The earlier papers, to about 1660, treat of the affairs of Inverness (of which Duncan and John Forbes, 1st and 2nd of Culloden, were Provosts, and which both represented in Parliament) and Inverness-shire, especially complaints against the Earl of Moray's manner of executing his commission against Clan Chattan, 1626-1629, the losses entailed by the wars, and such burdens as garrisoning. They also deal with the private affairs of the family, chiefly trade (in wine, salmon, etc.) with France, Caithness, and elsewhere. The rest of the seventeenth century is largely taken up with the purchase of Ferintosh, in 1669, and of Bunchrew, in 1673, from Fraser of Inverallochie, and with Inverallochie's debts and other affairs - see James Fraser, ‘Chronicles of the Frasers’, ‘Scottish History Society’, volume xlvii (1905), pages 512-513. There is also material relating to disputes with the magistrates of Inverness over the multures of Kingsmill and the stent, 1671-1674, to the patronage of the kirk of Urquhart and Logie, to the Revolution, with the damage ensuing therefrom and the settlement of the Highlands, 1688-1700, and to the affairs of the Inneses of that Ilk, 1694-1697, the Earl of Seaforth, 1695-1698, and Lord Lovat, 1697-1701.
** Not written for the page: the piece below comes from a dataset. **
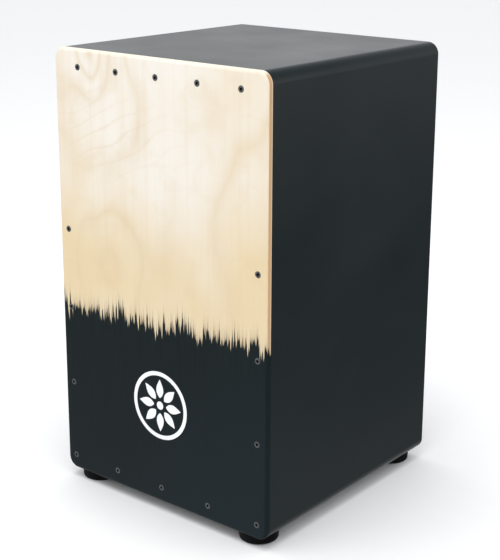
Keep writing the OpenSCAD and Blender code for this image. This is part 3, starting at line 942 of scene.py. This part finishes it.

With the eighteenth century, the papers come to deal with wider interests - the Jacobite danger, with the attempts of 1715, 1719, and 1745, and the fear of a Swedish invasion in 1717; the Porteous Riot, 1736; the war in Flanders, 1742-1744; and British and Scottish politics in general. Of the many anonymous letters, several appear to have been written or dictated, 1716-1727, by George Drummond, Lord Provost of Edinburgh. The activities of Lord President Duncan Forbes are further represented by material regarding the Malt Riots in Glasgow and other towns, 1725, linen and other manufactures, 1726, 1739, 1743-1744, 1754, and the revenue, 1743.
In the same period the papers continue to deal with the affairs of Ferintosh and other Forbes estates, including the exemption of Ferintosh liquor from excise-duty and the damage done in 1715 and 1745. One portion relates to the Duke of Argyll's estate in Mull and other affairs, 1736-1741.